I went to the last one and it was a blast. I saw Gaida this morning for coffee, she not sure if shes coming. So whos is in? Maz25 is always vague, bubbles you HAVE to come, no excuse. I will definitley be going as its a good venue too. 

Personal word of advice, if your palnning on drinking, leave your car at home as the Police are carrying out regular spot checks nowadays above all, it really isnt worth it.


----------



## bubble_boy (May 28, 2008)

I just have to ask... Is this a club?   

Would be great if someone else from the marina/jebel ali side is going, then we can share costs. Bur dubai is far!


----------



## Andy Capp (Oct 5, 2008)

Jimmy Dix? When you say club, yes I guess it is, it's a bit of a cattle market mind you - though not as bad as rockbottom - is anywhere?


----------



## gnomes (Sep 8, 2008)

jimmie dix is a club. As for meat market, I certainly didnt get that impression. I actually found it to be a nice venue and as I mentioned I went to the last one and it was a blast. The DJ who organizes this is a guy who works with me. 

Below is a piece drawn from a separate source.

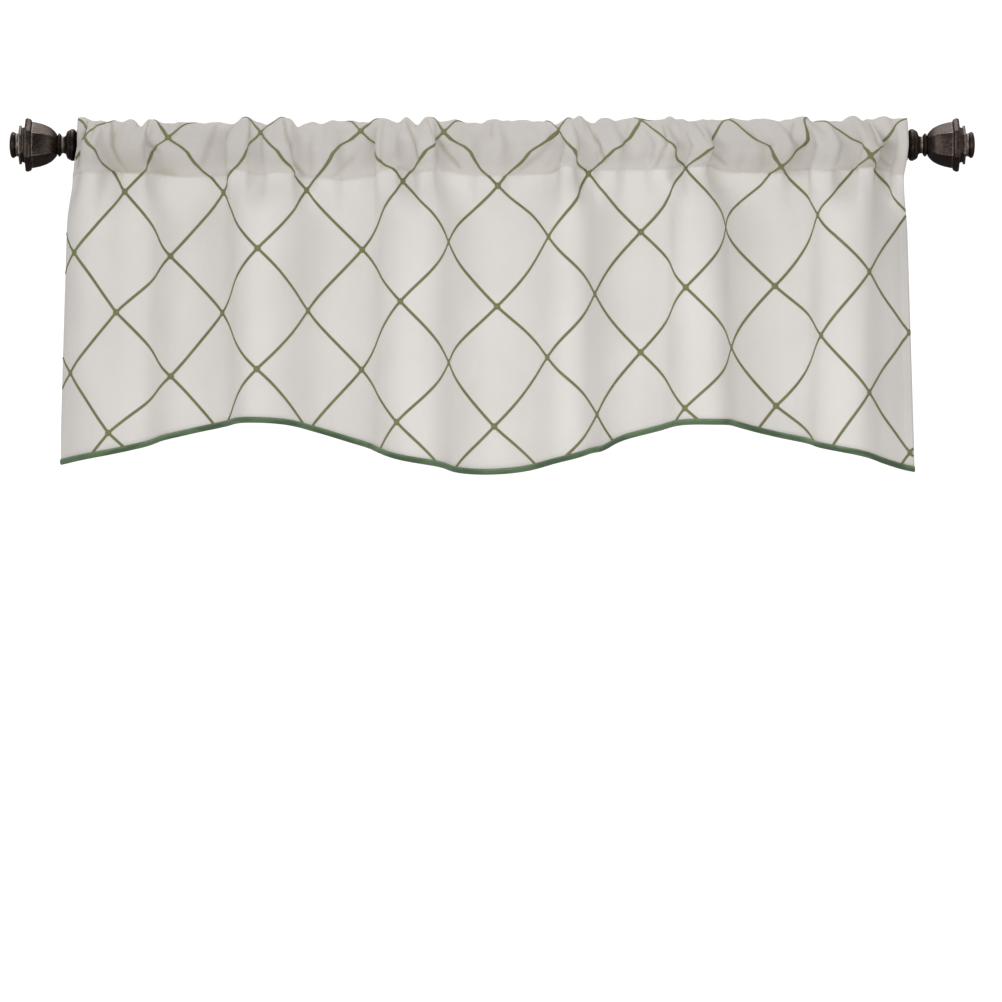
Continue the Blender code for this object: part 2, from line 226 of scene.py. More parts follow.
# Sewing thread
STITCH_PITCH = 0.0032
STITCH_LENGTH = 0.0026
FIRST_STITCH = 0.001
THREAD_RADIUS = 0.00032
THREAD_SIDES = 6
THREAD_RINGS = 4
# A direction that no stitch runs in
ACROSS_THREADS = (0.31, 0.0, 0.95)
SEAM_DROP = 0.0006
SEAM_BACK_GAP = 0.0002
SIDE_STITCH_TOP_GAP = 0.004
SIDE_STITCH_HEM_GAP = 0.010
SIDE_STITCH_POINTS = 400
EDGING_HEIGHT = 0.0051
EDGING_OUT = 0.00195

# Finial turnings: distance from the rod's end and radius (mm)
FINIAL_ROUND = 56
FINIAL_FOOT = (
    (0, 0), (0, 15.2), (0.4, 16.3), (1.5, 18.4), (3, 19.6), (5, 20.1), (6.8, 19.9), (7.6, 18.8),
    (8.6, 19), (10.1, 17.8), (11.5, 17), (12.4, 15.3), (13.3, 12.2), (14.7, 10.8), (16.5, 10.4),
    (18.3, 10.6), (19, 12.2), (20, 13.8), (21.5, 14.7), (23, 13.8), (23.8, 12), (25, 11.2),
    (27, 11), (27, 0),
)
FINIAL_BODY = (
    (24.3, 0), (24.3, 13.6), (27.6, 17.8), (31.2, 21.2), (34.8, 23.3), (38.4, 25), (42, 26.3),
    (45.6, 27.4), (51, 28.6), (56.1, 29.6), (56.1, 0),
)
FINIAL_RIM = (
    (55.8, 0), (55.8, 30.2), (56.8, 32.2), (59, 33.1), (61.3, 33.9), (64, 32.6), (64, 24),
    (65.5, 22.4), (68.3, 21.5), (68.6, 24.4), (71.8, 24.4), (71.8, 0),
)
FINIAL_KNOB = (
    (70, 0), (70, 14.7), (72.4, 14.9), (73.4, 14.3), (75.2, 14.3), (76.4, 14.9), (77.5, 15.8),
    (78.6, 16.4), (79.6, 16.5), (80.7, 15.9), (81.8, 14.8), (82.6, 12.4), (83.2, 9.8), (83.7, 5.8),
    (83.9, 0),
)
# Parts of the casting: turning, number of sides and width of the rounded edges (mm)
FINIAL_PARTS = (
    (FINIAL_FOOT, FINIAL_ROUND, 0),
    (FINIAL_BODY, 6, 1.1),
    (FINIAL_RIM, 6, 0.6),
    (FINIAL_KNOB, FINIAL_ROUND, 0),
)
MERGE_DISTANCE = 0.00002
EDGE_SEGMENTS = 3
# Least turn (degrees) of an edge that is rounded, and of one that shades sharp
ROUNDED_ANGLE = 28
SHARP_ANGLE = 38
# Turn (degrees) at which an edge starts to shine and shines fully, and the same for a dark groove
SHINE_ANGLES = (9, 23)
GROOVE_ANGLES = (20, 50)
ROUND_PARTS_WEAR = 0.3
# Rings with a painted highlight, by distance from the rod's end (mm), and the value they are set to
PAINTED_HIGHLIGHT_RINGS = ((14.8, 18.4), (72.9, 75.7))
PAINTED_HIGHLIGHT_VALUE = 0.75

# Finishes: pitches of threads and ribs, and heights at which the pocket comes to lie on the rod, over
# which its painted shade of the rod comes in
WEAVE_PITCH = 0.00085
SATIN_PITCH = 0.0009
REVERSE_PITCH = 0.0013
RIB_PITCH = 0.0008
ROD_SHADE_HEIGHTS = (0.008, 0.042)
NO_TINT = (1.0, 1.0, 1.0)

# Camera: the point it looks at, how far in front it stands, and the width it takes in there
LOOK_AT = (0.011, 0.0, -0.445)
CAMERA_DISTANCE = 9.0
VIEW_WIDTH = 1.2525
SENSOR_WIDTH = 36.0
SIGHT_LENGTH = 60.0
FLOOR_DROP = 1.25
FLOOR_RADIUS = 2.5
FLOOR_SIDES = 96
# Light that comes from all round, and how much brighter the background looks
AMBIENT = 0.48
BACKGROUND_LIFT = 0.6
# Soft boxes: name, place, point that they face, width and height, watts
SOFT_BOXES = (
    ("key", (-5.1, -5.7, 0.6), (0.0, 0.0, -0.2), (3.0, 3.0), 126.0),
    ("right", (5.0, -4.6, -0.4), (0.0, 0.0, -0.2), (2.4, 2.4), 53.0),
    ("near", (0.16, -1.0, -0.35), (0.16, 0.0, -0.25), (0.9, 0.4), 2.2),
    ("top", (0.0, -0.6, 2.2), (0.0, 0.0, 0.0), (1.2, 1.2), 9.0),
    ("back", (0.0, 1.1, 1.9), (0.0, 0.0, 0.0), (1.6, 1.0), 14.0),
)


# Shape of the hanging cloth, as in the solids


def bells(rows, along):
    """Sum of a table's rows, each a smooth bell at its place along the cloth."""
    total = np.zeros_like(along)
    for at, height, reach in rows:
        total += height * np.exp(-((along * 1000 - at) / reach) ** 2)
    return total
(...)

Bubbles - we can share cab, you can pick me and obi up.


----------



## mazdaRX8 (Jul 13, 2008)

yo gnomes, wtf, jimmy dix ain't a club...last time i went there it was a bar with live music. I'll let u know if im gonna get to come


----------



## bubble_boy (May 28, 2008)

Okay, It is IMPERATIVE that I know if it's a club or not.


----------



## Ogri750 (Feb 14, 2008)

hmmmmm

Brazilian Night


Who is supplying the razors/wax ??????


----------



## Maz25 (Jul 6, 2008)

Ogri750 said:


> hmmmmm
> 
> Brazilian Night
> 
> ...


I suspect you have to bring your own!


----------



## gnomes (Sep 8, 2008)

Well Ok its not much of a club. You can view pics of the last event and decided what it is. So bubbles take a look

BrazilianNight's space

Forgot to mention, its 45AED for guys and free for ladies.


----------



## Andy Capp (Oct 5, 2008)

gnomes said:


> Well Ok its not much of a club. You can view pics of the last event and decided what it is. So bubbles take a look
> 
> BrazilianNight's space
> 
> Forgot to mention, its 45AED for guys and free for ladies.


Dear me, it's not where the beautiful people hang out is it (pic 38), so it'll suit me down to the ground!


----------